**WHAT YOU SHOULD DO**
Return exactly the lines that run from the beginning through the line containing "one separate mesh.", both included, and no others.

**DATA EXCERPTS**
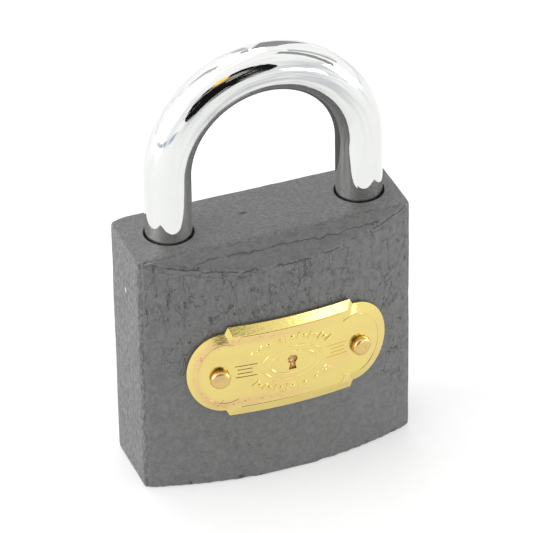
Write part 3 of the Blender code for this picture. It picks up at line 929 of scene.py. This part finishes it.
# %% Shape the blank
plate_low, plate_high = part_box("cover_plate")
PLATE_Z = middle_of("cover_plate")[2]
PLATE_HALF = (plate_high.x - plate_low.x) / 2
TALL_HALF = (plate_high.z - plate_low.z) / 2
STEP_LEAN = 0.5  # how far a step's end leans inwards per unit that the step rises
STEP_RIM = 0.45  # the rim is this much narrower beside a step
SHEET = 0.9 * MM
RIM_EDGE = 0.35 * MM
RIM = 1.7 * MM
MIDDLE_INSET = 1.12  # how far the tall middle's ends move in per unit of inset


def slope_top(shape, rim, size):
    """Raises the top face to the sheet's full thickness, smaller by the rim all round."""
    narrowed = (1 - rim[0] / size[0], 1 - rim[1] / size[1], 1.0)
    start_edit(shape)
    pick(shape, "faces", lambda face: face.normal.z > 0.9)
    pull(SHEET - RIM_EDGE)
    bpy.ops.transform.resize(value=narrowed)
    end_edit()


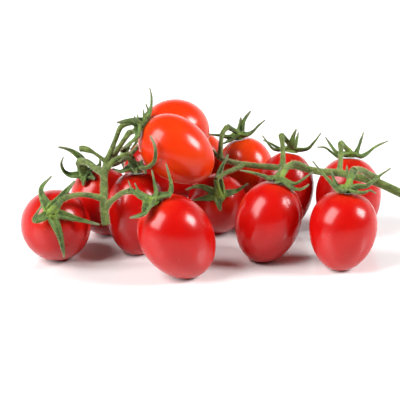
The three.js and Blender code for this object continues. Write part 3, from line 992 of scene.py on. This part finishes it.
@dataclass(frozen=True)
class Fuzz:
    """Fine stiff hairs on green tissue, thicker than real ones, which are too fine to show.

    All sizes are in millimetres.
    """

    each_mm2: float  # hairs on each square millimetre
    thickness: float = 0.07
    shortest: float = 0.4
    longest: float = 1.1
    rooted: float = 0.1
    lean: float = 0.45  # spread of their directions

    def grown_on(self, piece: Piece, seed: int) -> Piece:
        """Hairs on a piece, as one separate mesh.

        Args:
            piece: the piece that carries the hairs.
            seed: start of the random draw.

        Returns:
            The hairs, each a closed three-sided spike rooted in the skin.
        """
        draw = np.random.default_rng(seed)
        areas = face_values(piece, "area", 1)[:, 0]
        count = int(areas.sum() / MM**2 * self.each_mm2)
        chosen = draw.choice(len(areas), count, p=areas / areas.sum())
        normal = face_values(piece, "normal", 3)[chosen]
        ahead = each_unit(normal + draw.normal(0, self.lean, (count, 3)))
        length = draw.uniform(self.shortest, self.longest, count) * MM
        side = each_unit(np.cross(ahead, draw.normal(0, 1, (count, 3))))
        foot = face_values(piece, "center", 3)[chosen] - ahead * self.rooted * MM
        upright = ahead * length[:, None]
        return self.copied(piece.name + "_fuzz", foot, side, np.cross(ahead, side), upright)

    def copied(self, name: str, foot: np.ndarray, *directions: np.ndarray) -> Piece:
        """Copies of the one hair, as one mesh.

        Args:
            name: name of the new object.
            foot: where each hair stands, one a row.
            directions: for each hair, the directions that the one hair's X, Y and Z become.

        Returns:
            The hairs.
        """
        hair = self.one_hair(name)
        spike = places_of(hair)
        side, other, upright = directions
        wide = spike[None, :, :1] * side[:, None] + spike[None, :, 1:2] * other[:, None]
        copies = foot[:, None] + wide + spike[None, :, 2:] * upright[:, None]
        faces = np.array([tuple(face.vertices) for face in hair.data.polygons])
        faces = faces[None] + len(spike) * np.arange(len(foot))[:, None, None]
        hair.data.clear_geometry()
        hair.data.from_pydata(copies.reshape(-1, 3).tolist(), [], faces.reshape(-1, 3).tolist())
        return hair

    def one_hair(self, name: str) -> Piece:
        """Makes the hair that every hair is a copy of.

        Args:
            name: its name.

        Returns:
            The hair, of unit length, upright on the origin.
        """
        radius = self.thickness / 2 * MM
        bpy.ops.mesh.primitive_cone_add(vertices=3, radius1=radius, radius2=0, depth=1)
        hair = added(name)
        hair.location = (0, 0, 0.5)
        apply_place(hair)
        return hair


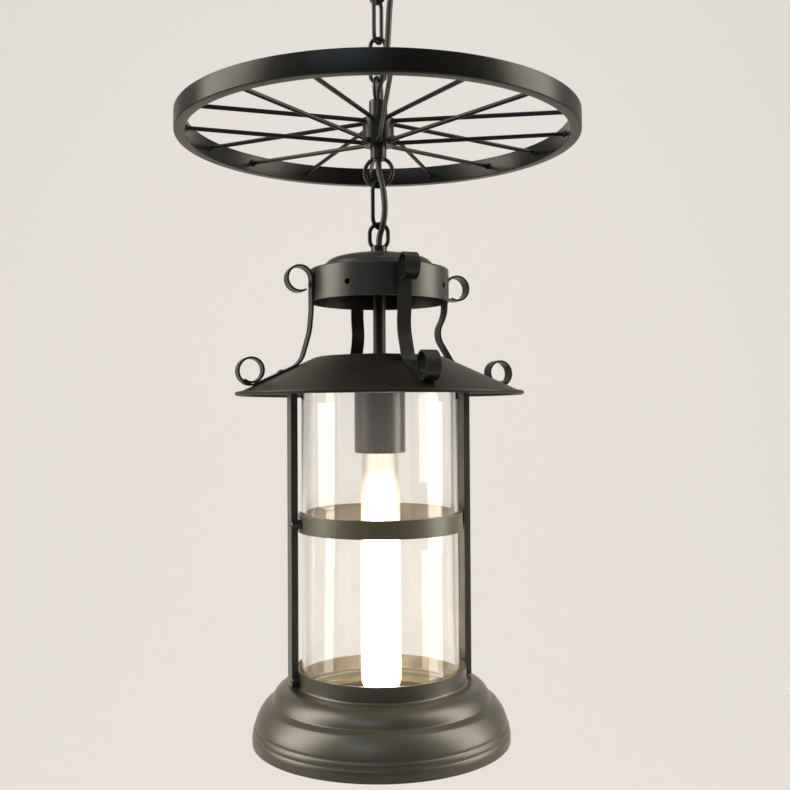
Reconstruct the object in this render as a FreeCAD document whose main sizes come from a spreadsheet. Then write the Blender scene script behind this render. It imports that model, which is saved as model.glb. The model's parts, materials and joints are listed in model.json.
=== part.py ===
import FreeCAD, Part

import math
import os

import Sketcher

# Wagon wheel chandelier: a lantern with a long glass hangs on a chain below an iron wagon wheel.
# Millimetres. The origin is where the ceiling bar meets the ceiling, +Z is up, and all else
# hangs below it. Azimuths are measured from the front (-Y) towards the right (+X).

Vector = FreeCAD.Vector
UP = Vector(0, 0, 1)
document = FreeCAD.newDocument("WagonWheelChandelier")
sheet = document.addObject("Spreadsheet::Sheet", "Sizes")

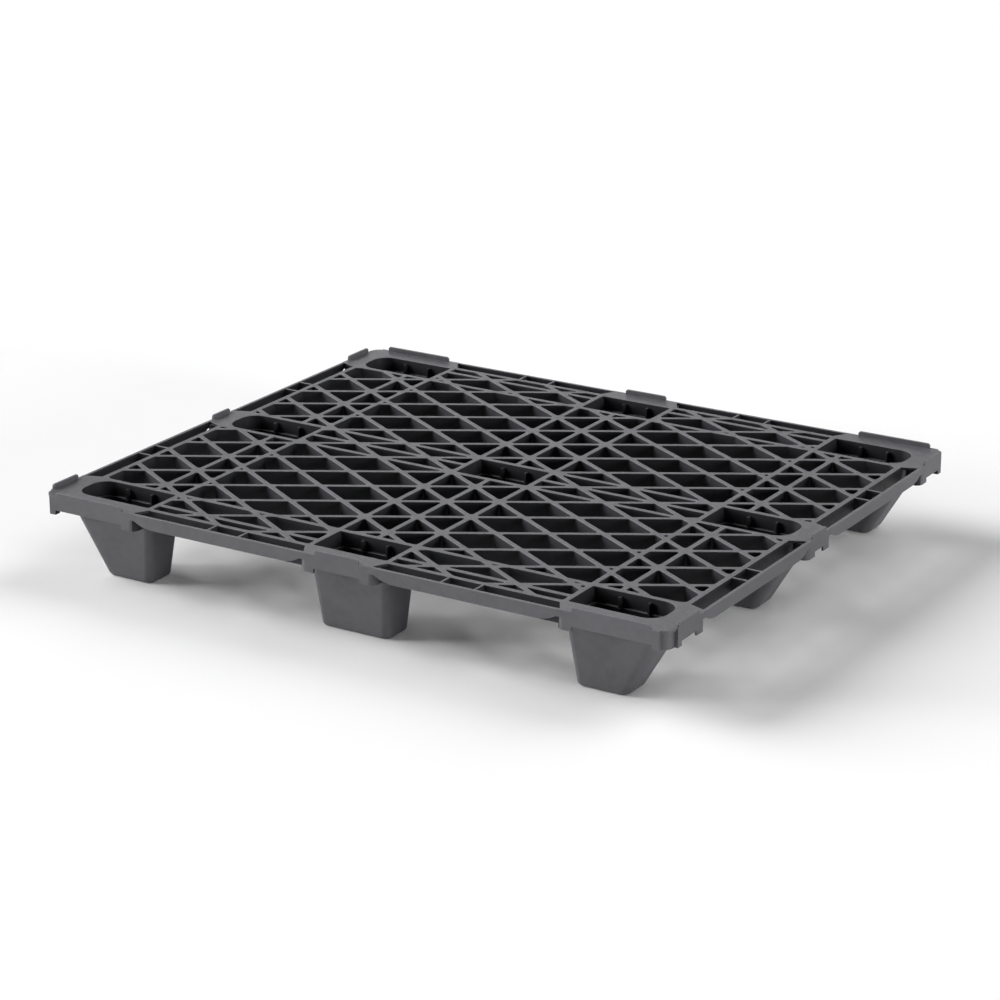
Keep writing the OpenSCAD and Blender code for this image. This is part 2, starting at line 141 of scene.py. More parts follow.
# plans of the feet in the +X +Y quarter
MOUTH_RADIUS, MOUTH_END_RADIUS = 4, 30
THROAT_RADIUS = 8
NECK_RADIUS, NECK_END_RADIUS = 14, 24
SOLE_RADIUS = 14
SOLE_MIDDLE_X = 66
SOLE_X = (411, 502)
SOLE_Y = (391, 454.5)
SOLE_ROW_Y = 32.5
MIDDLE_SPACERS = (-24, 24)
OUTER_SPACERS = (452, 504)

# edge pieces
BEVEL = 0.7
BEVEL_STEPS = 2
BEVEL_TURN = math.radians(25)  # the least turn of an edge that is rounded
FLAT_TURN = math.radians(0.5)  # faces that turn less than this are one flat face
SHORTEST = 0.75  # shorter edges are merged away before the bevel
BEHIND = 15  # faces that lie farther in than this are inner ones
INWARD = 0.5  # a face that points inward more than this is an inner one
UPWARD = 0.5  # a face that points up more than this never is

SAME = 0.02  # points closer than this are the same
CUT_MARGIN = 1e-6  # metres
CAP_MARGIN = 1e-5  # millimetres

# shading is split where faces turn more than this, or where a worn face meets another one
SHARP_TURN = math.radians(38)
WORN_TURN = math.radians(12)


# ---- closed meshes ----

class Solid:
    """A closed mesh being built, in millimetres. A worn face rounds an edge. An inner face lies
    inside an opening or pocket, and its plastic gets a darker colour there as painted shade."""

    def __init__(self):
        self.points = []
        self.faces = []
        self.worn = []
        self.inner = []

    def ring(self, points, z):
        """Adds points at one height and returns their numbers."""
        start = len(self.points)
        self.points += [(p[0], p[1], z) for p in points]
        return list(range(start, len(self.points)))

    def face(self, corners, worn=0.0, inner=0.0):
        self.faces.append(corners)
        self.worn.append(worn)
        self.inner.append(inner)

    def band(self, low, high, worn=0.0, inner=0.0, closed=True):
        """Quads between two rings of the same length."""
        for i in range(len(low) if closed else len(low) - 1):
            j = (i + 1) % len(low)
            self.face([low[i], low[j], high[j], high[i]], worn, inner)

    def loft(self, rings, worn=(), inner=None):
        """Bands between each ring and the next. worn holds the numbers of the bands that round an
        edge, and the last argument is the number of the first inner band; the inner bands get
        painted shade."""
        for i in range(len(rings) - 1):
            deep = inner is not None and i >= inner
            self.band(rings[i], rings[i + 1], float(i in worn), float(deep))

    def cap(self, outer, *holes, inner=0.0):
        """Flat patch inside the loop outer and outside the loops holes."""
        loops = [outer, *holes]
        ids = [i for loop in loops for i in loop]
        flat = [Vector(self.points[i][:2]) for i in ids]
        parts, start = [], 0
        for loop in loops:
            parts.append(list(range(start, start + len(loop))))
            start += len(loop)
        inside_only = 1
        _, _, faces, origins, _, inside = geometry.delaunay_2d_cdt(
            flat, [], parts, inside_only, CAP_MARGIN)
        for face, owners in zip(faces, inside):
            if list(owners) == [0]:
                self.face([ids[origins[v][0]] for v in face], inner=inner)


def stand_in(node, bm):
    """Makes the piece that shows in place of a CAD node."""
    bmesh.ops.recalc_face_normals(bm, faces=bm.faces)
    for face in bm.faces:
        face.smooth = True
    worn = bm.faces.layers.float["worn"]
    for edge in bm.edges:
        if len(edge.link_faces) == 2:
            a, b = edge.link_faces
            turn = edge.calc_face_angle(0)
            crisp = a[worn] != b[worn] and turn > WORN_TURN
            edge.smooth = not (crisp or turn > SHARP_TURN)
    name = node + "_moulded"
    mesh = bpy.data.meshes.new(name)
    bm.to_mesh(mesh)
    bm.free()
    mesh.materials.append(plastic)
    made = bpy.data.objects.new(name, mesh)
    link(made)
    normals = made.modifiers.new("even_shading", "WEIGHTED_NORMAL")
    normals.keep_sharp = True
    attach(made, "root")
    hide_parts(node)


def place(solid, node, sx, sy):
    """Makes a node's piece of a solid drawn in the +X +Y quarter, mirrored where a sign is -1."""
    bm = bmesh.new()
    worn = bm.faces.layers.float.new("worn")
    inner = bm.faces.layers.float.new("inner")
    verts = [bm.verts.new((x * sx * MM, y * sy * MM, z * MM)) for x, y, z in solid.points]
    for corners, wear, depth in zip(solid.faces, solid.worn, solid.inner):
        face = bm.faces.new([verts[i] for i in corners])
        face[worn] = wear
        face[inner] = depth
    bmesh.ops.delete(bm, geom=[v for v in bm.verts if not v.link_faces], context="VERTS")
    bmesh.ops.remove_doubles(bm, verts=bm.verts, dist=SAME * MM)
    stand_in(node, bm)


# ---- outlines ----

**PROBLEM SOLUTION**
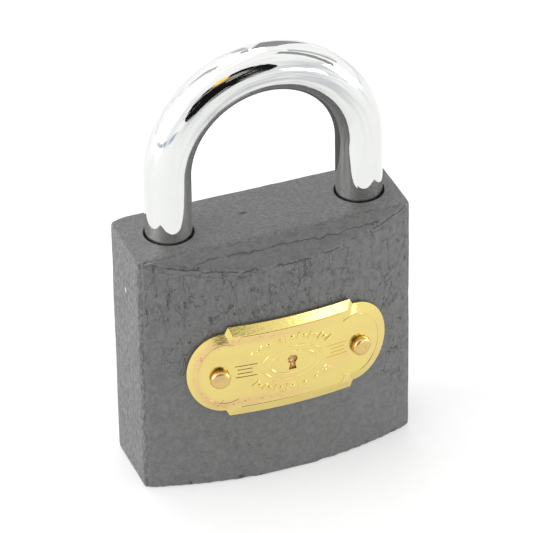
Write part 3 of the Blender code for this picture. It picks up at line 929 of scene.py. This part finishes it.
# %% Shape the blank
plate_low, plate_high = part_box("cover_plate")
PLATE_Z = middle_of("cover_plate")[2]
PLATE_HALF = (plate_high.x - plate_low.x) / 2
TALL_HALF = (plate_high.z - plate_low.z) / 2
STEP_LEAN = 0.5  # how far a step's end leans inwards per unit that the step rises
STEP_RIM = 0.45  # the rim is this much narrower beside a step
SHEET = 0.9 * MM
RIM_EDGE = 0.35 * MM
RIM = 1.7 * MM
MIDDLE_INSET = 1.12  # how far the tall middle's ends move in per unit of inset


def slope_top(shape, rim, size):
    """Raises the top face to the sheet's full thickness, smaller by the rim all round."""
    narrowed = (1 - rim[0] / size[0], 1 - rim[1] / size[1], 1.0)
    start_edit(shape)
    pick(shape, "faces", lambda face: face.normal.z > 0.9)
    pull(SHEET - RIM_EDGE)
    bpy.ops.transform.resize(value=narrowed)
    end_edit()


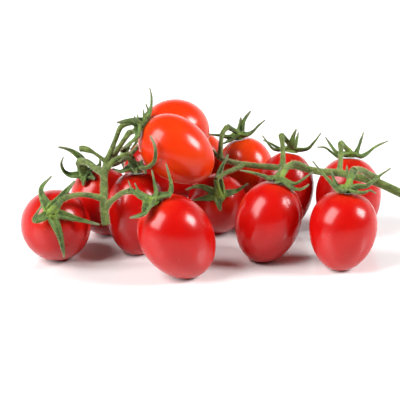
The three.js and Blender code for this object continues. Write part 3, from line 992 of scene.py on. This part finishes it.
@dataclass(frozen=True)
class Fuzz:
    """Fine stiff hairs on green tissue, thicker than real ones, which are too fine to show.

    All sizes are in millimetres.
    """

    each_mm2: float  # hairs on each square millimetre
    thickness: float = 0.07
    shortest: float = 0.4
    longest: float = 1.1
    rooted: float = 0.1
    lean: float = 0.45  # spread of their directions

    def grown_on(self, piece: Piece, seed: int) -> Piece:
        """Hairs on a piece, as one separate mesh.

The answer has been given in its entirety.